Challenge:
Can you write out all of the material below, word for word?
+++++
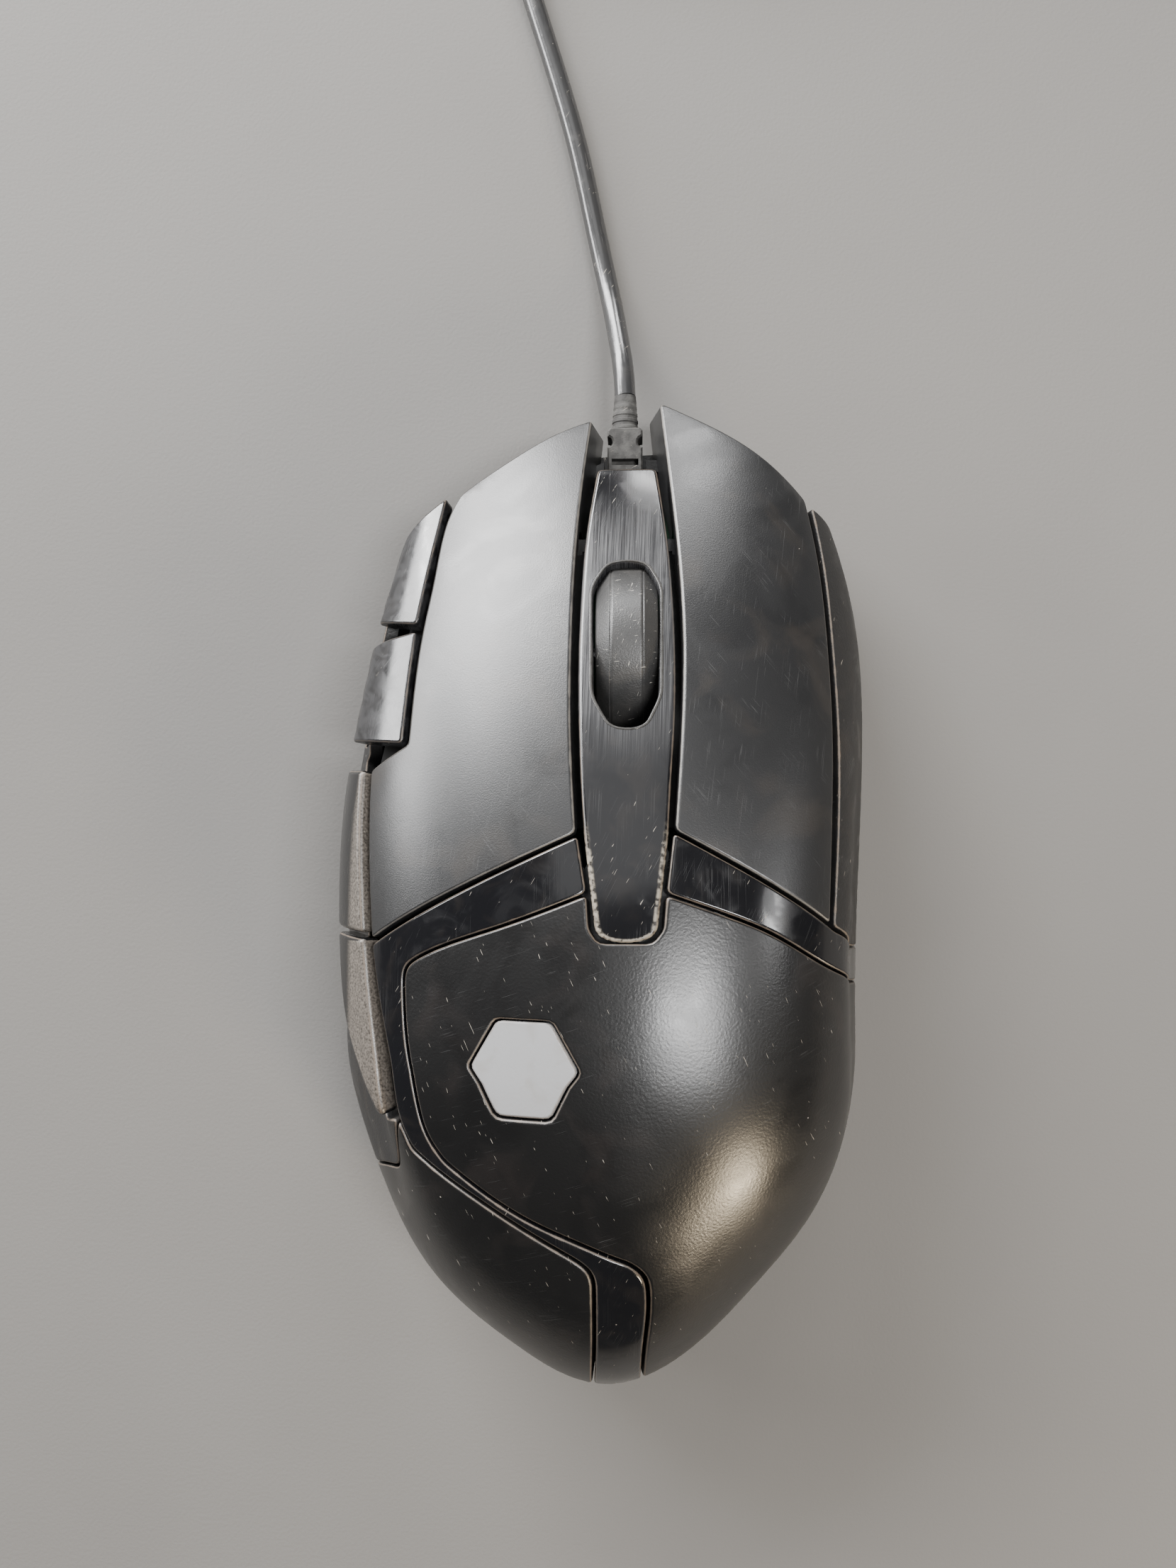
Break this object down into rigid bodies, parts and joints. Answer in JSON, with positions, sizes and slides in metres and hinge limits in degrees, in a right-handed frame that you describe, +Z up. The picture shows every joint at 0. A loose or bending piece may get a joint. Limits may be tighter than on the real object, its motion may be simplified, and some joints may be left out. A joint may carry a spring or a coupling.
{
  "type": "computer mouse",
  "caption": "Wired ergonomic computer mouse with split main buttons, side and index buttons, a clickable scroll wheel, a thumb rest and a coiled USB cable.",
  "frame": {"origin": "bottom centre of the mouse body on the desk, without the cable", "axes": "+Y towards the cable end, +X to the right-hand button's side, +Z up from the desk"},
  "size_m": [0.0874, 0.2771, 0.041],
  "materials": {
    "matte_black": "fine-textured matt black plastic, polished where fingers rest",
    "gloss_black": "piano black plastic with fine scratches",
    "satin_black": "satin black plastic with a fine grain",
    "grip_black": "textured black grip plastic",
    "rubber_black": "soft matt black rubber",
    "window_grey": "milky pale grey light window",
    "clear_plastic": "clear moulded plastic",
    "board_green": "green solder mask",
    "chip_black": "moulded component body",
    "switch_white": "white nylon",
    "steel": "plated steel",
    "glide_grey": "smooth low-friction film"
  },
  "bodies": {
    "root": {"base_shell": "satin_black", "screw_front_left": "steel", "screw_front_right": "steel", "screw_rear_left": "steel", "screw_rear_right": "steel", "glide_foot_front_left": "glide_grey", "glide_foot_front_right": "glide_grey", "glide_foot_rear_left": "glide_grey", "glide_foot_rear_right": "glide_grey", "spine_cover": "gloss_black", "trim_left": "gloss_black", "trim_right": "gloss_black", "palm_shell": "satin_black", "palm_light_window": "window_grey", "left_rear_panel": "satin_black", "thumb_rest": "grip_black", "right_side_panel": "grip_black", "top_frame": "satin_black", "main_board": "board_green", "side_board": "board_green", "controller_chip": "chip_black", "sensor_chip": "chip_black", "sensor_lens": "clear_plastic", "cable_connector": "switch_white", "palm_led": "clear_plastic", "light_pipe": "clear_plastic", "left_switch": "chip_black", "right_switch": "chip_black", "wheel_switch": "chip_black", "index_switch_front": "chip_black", "index_switch_rear": "chip_black", "tip_switch": "chip_black", "thumb_switch_front": "chip_black", "thumb_switch_rear": "chip_black", "wheel_encoder": "chip_black", "wheel_spring": "steel", "strain_relief": "rubber_black", "cable_run": "rubber_black", "cable_tail": "rubber_black", "cable_coil": "rubber_black", "cable_tie": "grip_black", "usb_plug_body": "rubber_black", "usb_plug_shell": "steel", "usb_contact_block": "switch_white"},
    "left_button": {"left_button": "matte_black"},
    "right_button": {"right_button": "matte_black"},
    "left_plunger": {"left_switch_plunger": "switch_white"},
    "right_plunger": {"right_switch_plunger": "switch_white"},
    "wheel_carriage": {"wheel_carriage": "matte_black"},
    "wheel": {"wheel_tyre": "rubber_black", "wheel_hub": "matte_black", "wheel_axle": "steel"},
    "wheel_plunger": {"wheel_switch_plunger": "switch_white"},
    "index_front": {"index_button_front": "gloss_black"},
    "index_rear": {"index_button_rear": "gloss_black"},
    "thumb_front": {"thumb_button_front": "gloss_black"},
    "thumb_rear": {"thumb_button_rear": "gloss_black"},
    "thumb_tip": {"thumb_tip_button": "satin_black"}
  },
  "joints": [
    {"name": "left_button_press", "type": "hinge", "parent": "root", "child": "left_button", "pos_m": [-0.0142, -0.0005, 0.034], "axis": [-1, 0, 0], "range_deg": [0, 0.8], "stiffness_Nm_per_rad": 1.5, "springref_deg": -0.69},
    {"name": "right_button_press", "type": "hinge", "parent": "root", "child": "right_button", "pos_m": [0.0198, -0.0005, 0.034], "axis": [-1, 0, 0], "range_deg": [0, 0.8], "stiffness_Nm_per_rad": 1.5, "springref_deg": -0.69},
    {"name": "left_plunger_travel", "type": "slide", "parent": "root", "child": "left_plunger", "axis": [0, 0, -1], "range_m": [0, 0.0007]},
    {"name": "right_plunger_travel", "type": "slide", "parent": "root", "child": "right_plunger", "axis": [0, 0, -1], "range_m": [0, 0.0007]},
    {"name": "wheel_click", "type": "slide", "parent": "root", "child": "wheel_carriage", "axis": [0, 0, -1], "range_m": [0, 0.0006], "stiffness_N_per_m": 1500, "springref_m": -0.0006, "deforming": ["wheel_spring"]},
    {"name": "wheel_spin", "type": "hinge", "parent": "wheel_carriage", "child": "wheel", "pos_m": [0.0036, 0.0321, 0.0184], "axis": [1, 0, 0], "continuous": true},
    {"name": "wheel_plunger_travel", "type": "slide", "parent": "root", "child": "wheel_plunger", "axis": [0, 0, -1], "range_m": [0, 0.0006]},
    {"name": "index_front_press", "type": "slide", "parent": "root", "child": "index_front", "axis": [0.6598, -0.05, -0.7498], "range_m": [0, 0.0006], "stiffness_N_per_m": 1000, "springref_m": -0.0008},
    {"name": "index_rear_press", "type": "slide", "parent": "root", "child": "index_rear", "axis": [0.7217, -0.0301, -0.6916], "range_m": [0, 0.0006], "stiffness_N_per_m": 1000, "springref_m": -0.0008},
    {"name": "thumb_front_press", "type": "slide", "parent": "root", "child": "thumb_front", "axis": [0.8601, 0, -0.5101], "range_m": [0, 0.0006], "stiffness_N_per_m": 1000, "springref_m": -0.0008},
    {"name": "thumb_rear_press", "type": "slide", "parent": "root", "child": "thumb_rear", "axis": [0.8, 0, -0.6], "range_m": [0, 0.0006], "stiffness_N_per_m": 1000, "springref_m": -0.0008},
    {"name": "thumb_tip_press", "type": "slide", "parent": "root", "child": "thumb_tip", "axis": [1, 0, 0], "range_m": [0, 0.0006], "stiffness_N_per_m": 1000, "springref_m": -0.0008}
  ],
  "couplings": [
    {"joint": "left_plunger_travel", "follows": "left_button_press", "m_per_rad": 0.047},
    {"joint": "right_plunger_travel", "follows": "right_button_press", "m_per_rad": 0.047},
    {"joint": "wheel_plunger_travel", "follows": "wheel_click", "ratio": 1}
  ]
}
+++++
Correct response:
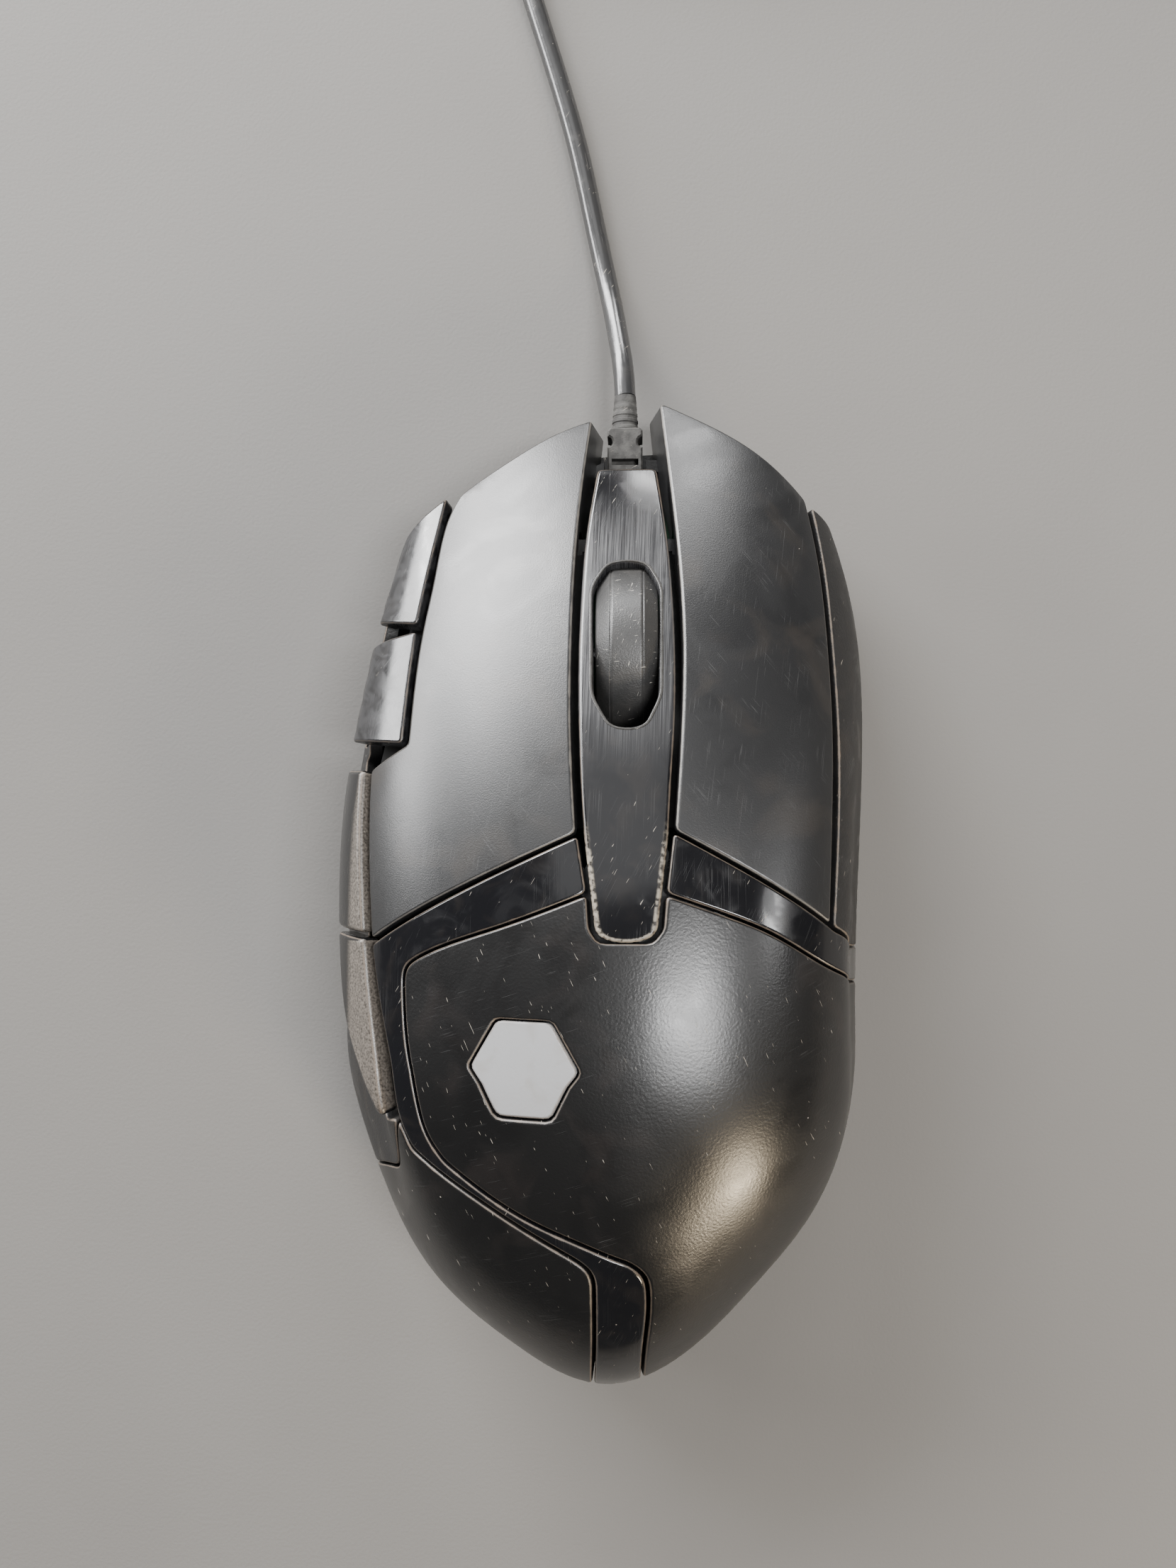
Break this object down into rigid bodies, parts and joints. Answer in JSON, with positions, sizes and slides in metres and hinge limits in degrees, in a right-handed frame that you describe, +Z up. The picture shows every joint at 0. A loose or bending piece may get a joint. Limits may be tighter than on the real object, its motion may be simplified, and some joints may be left out. A joint may carry a spring or a coupling.
{
  "type": "computer mouse",
  "caption": "Wired ergonomic computer mouse with split main buttons, side and index buttons, a clickable scroll wheel, a thumb rest and a coiled USB cable.",
  "frame": {"origin": "bottom centre of the mouse body on the desk, without the cable", "axes": "+Y towards the cable end, +X to the right-hand button's side, +Z up from the desk"},
  "size_m": [0.0874, 0.2771, 0.041],
  "materials": {
    "matte_black": "fine-textured matt black plastic, polished where fingers rest",
    "gloss_black": "piano black plastic with fine scratches",
    "satin_black": "satin black plastic with a fine grain",
    "grip_black": "textured black grip plastic",
    "rubber_black": "soft matt black rubber",
    "window_grey": "milky pale grey light window",
    "clear_plastic": "clear moulded plastic",
    "board_green": "green solder mask",
    "chip_black": "moulded component body",
    "switch_white": "white nylon",
    "steel": "plated steel",
    "glide_grey": "smooth low-friction film"
  },
  "bodies": {
    "root": {"base_shell": "satin_black", "screw_front_left": "steel", "screw_front_right": "steel", "screw_rear_left": "steel", "screw_rear_right": "steel", "glide_foot_front_left": "glide_grey", "glide_foot_front_right": "glide_grey", "glide_foot_rear_left": "glide_grey", "glide_foot_rear_right": "glide_grey", "spine_cover": "gloss_black", "trim_left": "gloss_black", "trim_right": "gloss_black", "palm_shell": "satin_black", "palm_light_window": "window_grey", "left_rear_panel": "satin_black", "thumb_rest": "grip_black", "right_side_panel": "grip_black", "top_frame": "satin_black", "main_board": "board_green", "side_board": "board_green", "controller_chip": "chip_black", "sensor_chip": "chip_black", "sensor_lens": "clear_plastic", "cable_connector": "switch_white", "palm_led": "clear_plastic", "light_pipe": "clear_plastic", "left_switch": "chip_black", "right_switch": "chip_black", "wheel_switch": "chip_black", "index_switch_front": "chip_black", "index_switch_rear": "chip_black", "tip_switch": "chip_black", "thumb_switch_front": "chip_black", "thumb_switch_rear": "chip_black", "wheel_encoder": "chip_black", "wheel_spring": "steel", "strain_relief": "rubber_black", "cable_run": "rubber_black", "cable_tail": "rubber_black", "cable_coil": "rubber_black", "cable_tie": "grip_black", "usb_plug_body": "rubber_black", "usb_plug_shell": "steel", "usb_contact_block": "switch_white"},
    "left_button": {"left_button": "matte_black"},
    "right_button": {"right_button": "matte_black"},
    "left_plunger": {"left_switch_plunger": "switch_white"},
    "right_plunger": {"right_switch_plunger": "switch_white"},
    "wheel_carriage": {"wheel_carriage": "matte_black"},
    "wheel": {"wheel_tyre": "rubber_black", "wheel_hub": "matte_black", "wheel_axle": "steel"},
    "wheel_plunger": {"wheel_switch_plunger": "switch_white"},
    "index_front": {"index_button_front": "gloss_black"},
    "index_rear": {"index_button_rear": "gloss_black"},
    "thumb_front": {"thumb_button_front": "gloss_black"},
    "thumb_rear": {"thumb_button_rear": "gloss_black"},
    "thumb_tip": {"thumb_tip_button": "satin_black"}
  },
  "joints": [
    {"name": "left_button_press", "type": "hinge", "parent": "root", "child": "left_button", "pos_m": [-0.0142, -0.0005, 0.034], "axis": [-1, 0, 0], "range_deg": [0, 0.8], "stiffness_Nm_per_rad": 1.5, "springref_deg": -0.69},
    {"name": "right_button_press", "type": "hinge", "parent": "root", "child": "right_button", "pos_m": [0.0198, -0.0005, 0.034], "axis": [-1, 0, 0], "range_deg": [0, 0.8], "stiffness_Nm_per_rad": 1.5, "springref_deg": -0.69},
    {"name": "left_plunger_travel", "type": "slide", "parent": "root", "child": "left_plunger", "axis": [0, 0, -1], "range_m": [0, 0.0007]},
    {"name": "right_plunger_travel", "type": "slide", "parent": "root", "child": "right_plunger", "axis": [0, 0, -1], "range_m": [0, 0.0007]},
    {"name": "wheel_click", "type": "slide", "parent": "root", "child": "wheel_carriage", "axis": [0, 0, -1], "range_m": [0, 0.0006], "stiffness_N_per_m": 1500, "springref_m": -0.0006, "deforming": ["wheel_spring"]},
    {"name": "wheel_spin", "type": "hinge", "parent": "wheel_carriage", "child": "wheel", "pos_m": [0.0036, 0.0321, 0.0184], "axis": [1, 0, 0], "continuous": true},
    {"name": "wheel_plunger_travel", "type": "slide", "parent": "root", "child": "wheel_plunger", "axis": [0, 0, -1], "range_m": [0, 0.0006]},
    {"name": "index_front_press", "type": "slide", "parent": "root", "child": "index_front", "axis": [0.6598, -0.05, -0.7498], "range_m": [0, 0.0006], "stiffness_N_per_m": 1000, "springref_m": -0.0008},
    {"name": "index_rear_press", "type": "slide", "parent": "root", "child": "index_rear", "axis": [0.7217, -0.0301, -0.6916], "range_m": [0, 0.0006], "stiffness_N_per_m": 1000, "springref_m": -0.0008},
    {"name": "thumb_front_press", "type": "slide", "parent": "root", "child": "thumb_front", "axis": [0.8601, 0, -0.5101], "range_m": [0, 0.0006], "stiffness_N_per_m": 1000, "springref_m": -0.0008},
    {"name": "thumb_rear_press", "type": "slide", "parent": "root", "child": "thumb_rear", "axis": [0.8, 0, -0.6], "range_m": [0, 0.0006], "stiffness_N_per_m": 1000, "springref_m": -0.0008},
    {"name": "thumb_tip_press", "type": "slide", "parent": "root", "child": "thumb_tip", "axis": [1, 0, 0], "range_m": [0, 0.0006], "stiffness_N_per_m": 1000, "springref_m": -0.0008}
  ],
  "couplings": [
    {"joint": "left_plunger_travel", "follows": "left_button_press", "m_per_rad": 0.047},
    {"joint": "right_plunger_travel", "follows": "right_button_press", "m_per_rad": 0.047},
    {"joint": "wheel_plunger_travel", "follows": "wheel_click", "ratio": 1}
  ]
}